Data Sharding, Partitioning, and Distributed ID Strategies for Relational Databases

1. Data Partitioning

Relational databases become bottlenecks when a single node reaches limits of storage, connections, and processing power. When a table exceeds ~10 million rows or 100 GB, performance degrades even with read replicas or index tuning.

Data sharding (splitting) reduces load by distributing data across multiple databases, shortening query time.

Core of distributed databases is data sharding and subsequent data location and aggregation.

Sharding splits data into smaller pieces stored on different DB instances, alleviating single‑node performance constraints.

Two main sharding types: vertical (schema) and horizontal (row) sharding.

1.1 Vertical Sharding

Includes vertical database splitting and vertical table splitting.

Vertical database splitting groups low‑coupling tables into separate databases, similar to micro‑service governance.

Vertical table splitting moves rarely used or large columns to an extension table, reducing row size and improving I/O.

Decouples business modules, improves IO and connection limits.

Facilitates micro‑service style management.

Helps high‑concurrency scenarios.

Drawbacks

Cross‑database joins require aggregation at the application layer.

Distributed transaction handling becomes complex.

Large tables may still need horizontal sharding.

1.2 Horizontal Sharding

Used when vertical splitting is insufficient or data volume is huge. Two patterns: table‑level sharding within a database and database‑level sharding.

Advantages

Avoids single‑node bottlenecks, improves stability and load capacity.

Minimal changes to application code.

Drawbacks

Cross‑shard transaction consistency is hard.

Cross‑database joins perform poorly.

Data expansion and maintenance become costly.

2. Issues Introduced by Sharding

2.1 Transaction Consistency

Updates spanning multiple databases require distributed transactions (XA, two‑phase commit), which increase latency and risk of conflicts.

Final consistency can be achieved with compensation logic instead of immediate rollback.

2.2 Cross‑Shard Joins

Solutions include global tables, field redundancy, two‑step data assembly, and ER‑based sharding that keeps related tables on the same shard.

2.3 Cross‑Shard Pagination, Sorting, Aggregation

Requires sorting each shard then merging results; large page numbers consume significant CPU and memory.

Aggregations (MAX, SUM, COUNT) must be performed per shard then combined.

2.4 Global Primary Key Generation

Strategies: UUID, a dedicated sequence table, multi‑node auto‑increment, and Snowflake algorithm.

CREATE TABLE `sequence` (
  `id` bigint(20) unsigned NOT NULL auto_increment,
  `stub` char(1) NOT NULL default '',
  PRIMARY KEY (`id`),
  UNIQUE KEY `stub` (`stub`)
) ENGINE=MyISAM;

Snowflake produces 64‑bit IDs with timestamp, datacenter, worker, and sequence bits, offering high throughput but depends on clock stability.
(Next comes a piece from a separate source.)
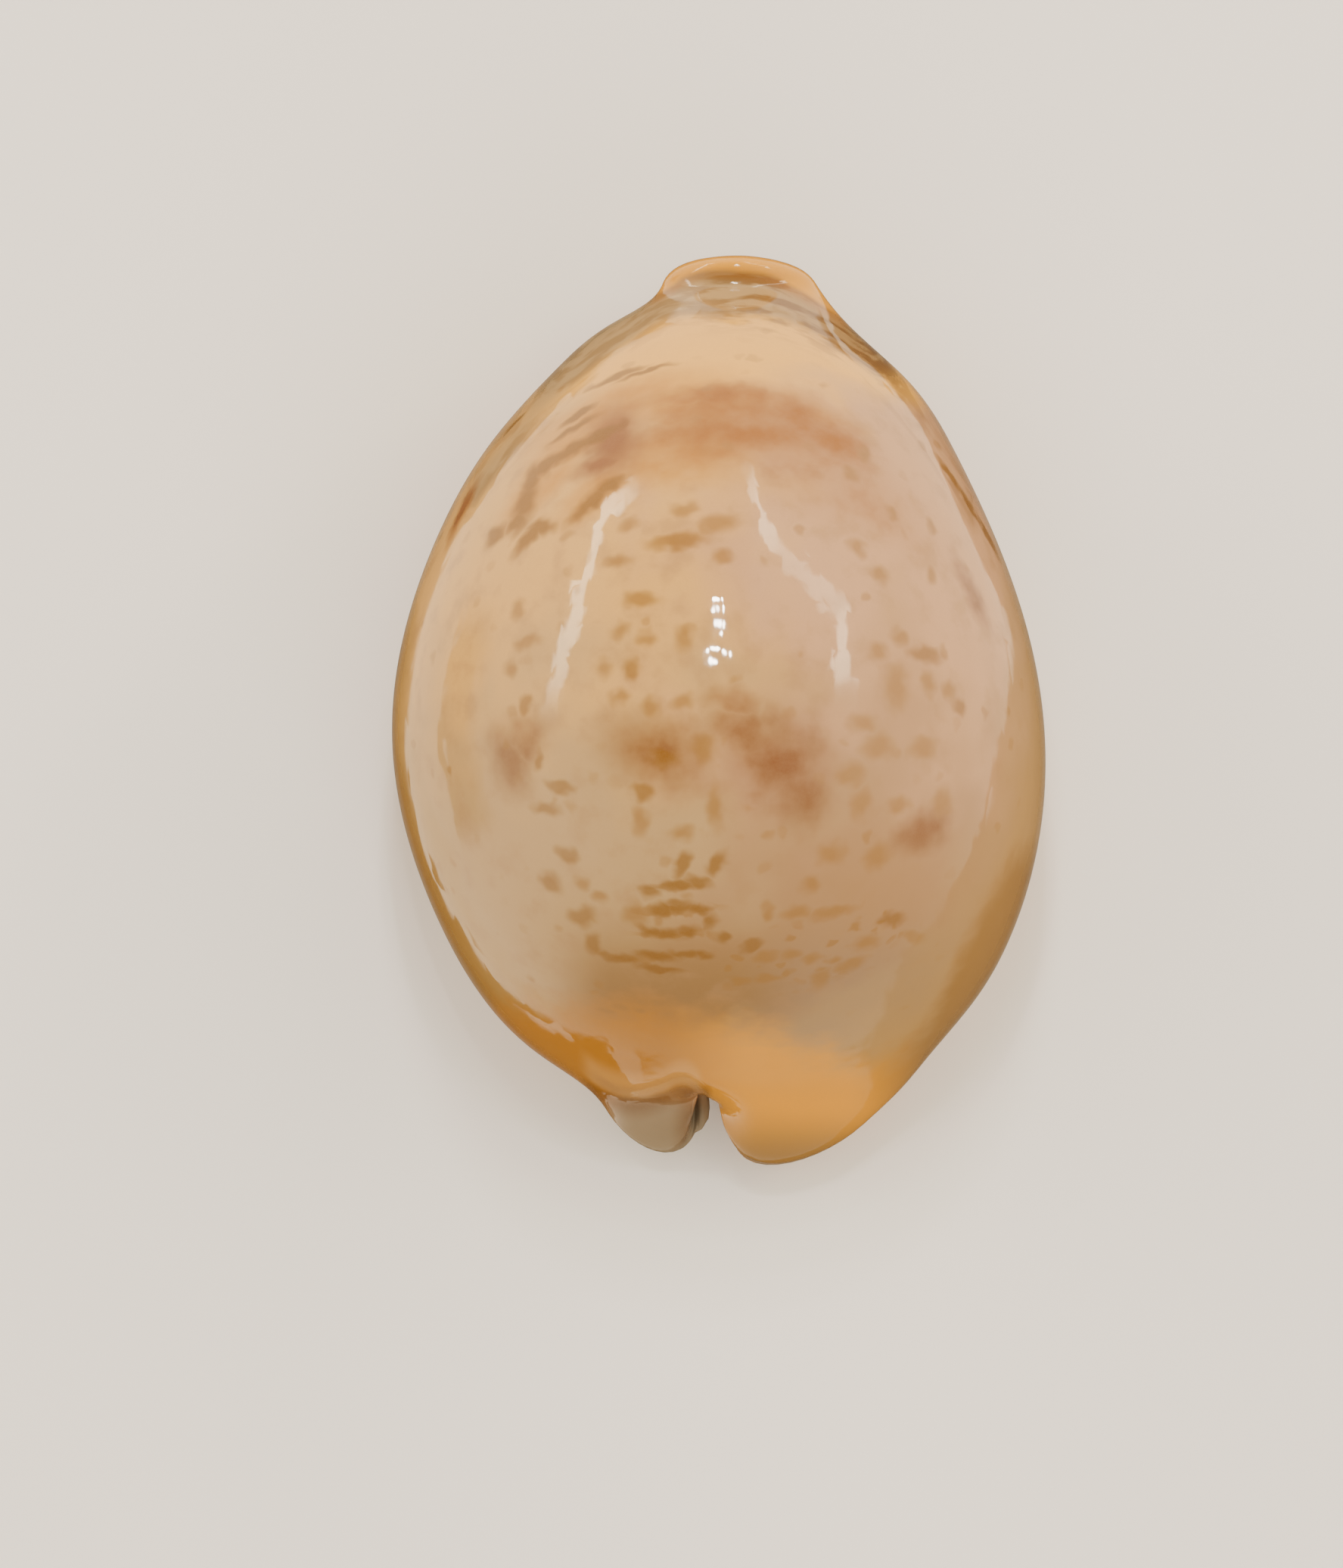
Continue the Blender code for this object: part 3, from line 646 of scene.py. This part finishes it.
def fit_to_size(points):
    """The points scaled to the size of the whole shell, standing on z = 0 round the origin."""
    low, high = points.min(axis=0), points.max(axis=0)
    low[2] += FLAT_DEPTH
    foot = np.array([(low[0] + high[0]) / 2, (low[1] + high[1]) / 2, low[2]])
    fitted = (points - foot) * np.array([WIDTH, LENGTH, HEIGHT]) / (high - low)
    fitted[:, 2] = np.maximum(fitted[:, 2], 0)
    return fitted


def painted_values(way, along, depth):
    """What the material reads at each place: the base, nearness to a lip, the grooves and the inside.

    depth goes from 0 on the outer face to 1 on the inner face.
    """
    start, full = UNDER_PAINT
    under = ease((np.abs(way) - start) / (full - start))
    fade = ease(np.minimum(along, 1 - along) / TOOTH_FADE)
    outside = 1 - ease(2 * depth - 1)
    near_lip = fade * ease((np.abs(way) - LIP_PAINT) / (1 - LIP_PAINT)) * outside
    groove = fade - tooth(way, along) / TOOTH_HEIGHT
    on_teeth = ease(1 - (1 - np.abs(way)) / GROOVE_REACH) * outside
    start, full = INSIDE_PAINT
    inside = np.full_like(near_lip, ease((depth - start) / (full - start)))
    return np.stack([under, near_lip, groove * on_teeth, inside], axis=-1)


def sheet_points():
    """All points of the shell, what its material reads there, and the numbers that lead into them."""
    ways = steps_round(COLUMNS)
    alongs = np.linspace(0, 1, STATIONS + 1)
    way, along = np.meshgrid(ways, alongs, indexing="ij")
    outer = outer_face(way, along)
    outer[..., 2] -= below_ledge(outer)
    outer[..., 2] -= tooth(way, along) * ease(1 - (1 - np.abs(way)) / TOOTH_REACH)
    inner_way, inner_along = np.meshgrid(ways[::2], alongs[::2], indexing="ij")
    inner = inner_face(inner_way, inner_along)
    edge_way, edge_along = edge_places(ways, alongs)
    rings = edge_rings(edge_way, edge_along)[1:-1]
    points = np.concatenate([outer.reshape(-1, 3), inner.reshape(-1, 3), *rings])
    depths = np.linspace(0, 1, EDGE_ROWS + 1)[1:-1]
    painted = np.concatenate(
        [
            painted_values(way, along, 0.0).reshape(-1, 4),
            painted_values(inner_way, inner_along, 1.0).reshape(-1, 4),
            *[painted_values(edge_way, edge_along, depth) for depth in depths],
        ]
    )
    numbers = np.arange(len(points))
    outer_size, inner_size, ring_size = way.size, inner_way.size, len(rings[0])
    outer_grid = numbers[:outer_size].reshape(way.shape)
    inner_grid = numbers[outer_size : outer_size + inner_size].reshape(inner_way.shape)
    between = numbers[outer_size + inner_size :].reshape(-1, ring_size)
    first = [outer_grid[cell] for cell in edge_cells(COLUMNS, STATIONS)]
    last = [inner_grid[cell] for cell in edge_cells(COLUMNS // 2, STATIONS // 2)]
    return fit_to_size(points), painted, outer_grid, inner_grid, [first, *between], last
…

3. When to Consider Sharding

Avoid sharding until data volume or performance truly requires it.

When single‑table size hampers backup, DDL, or lock contention.

When specific columns grow rapidly and benefit from vertical split.

When rapid data growth threatens system stability.

For availability, isolate unrelated business data across shards.

4. Case Study: User Center

Core table: User(uid, login_name, passwd, sex, age, nickname).

Front‑end queries are mostly by uid; back‑office queries involve age, gender, login time, requiring different access patterns.

Horizontal sharding by uid range or modulo distributes load; non‑uid queries need mapping tables or gene‑based routing.

4.1 Mapping Relationship

Store login_name → uid in a small index table or cache to locate the correct shard.

4.2 Gene‑Based Routing

Derive a shard identifier from a hash of the non‑uid attribute (e.g., login_name) and route directly to the appropriate database.

5. Sharding Middleware

sharding-jdbc (Dangdang)

TSharding (Mogujie)

Atlas (Qihoo 360)

Cobar (Alibaba)

MyCAT (based on Cobar)

Oceanus (58.com)

Vitess (Google)

— End of summary.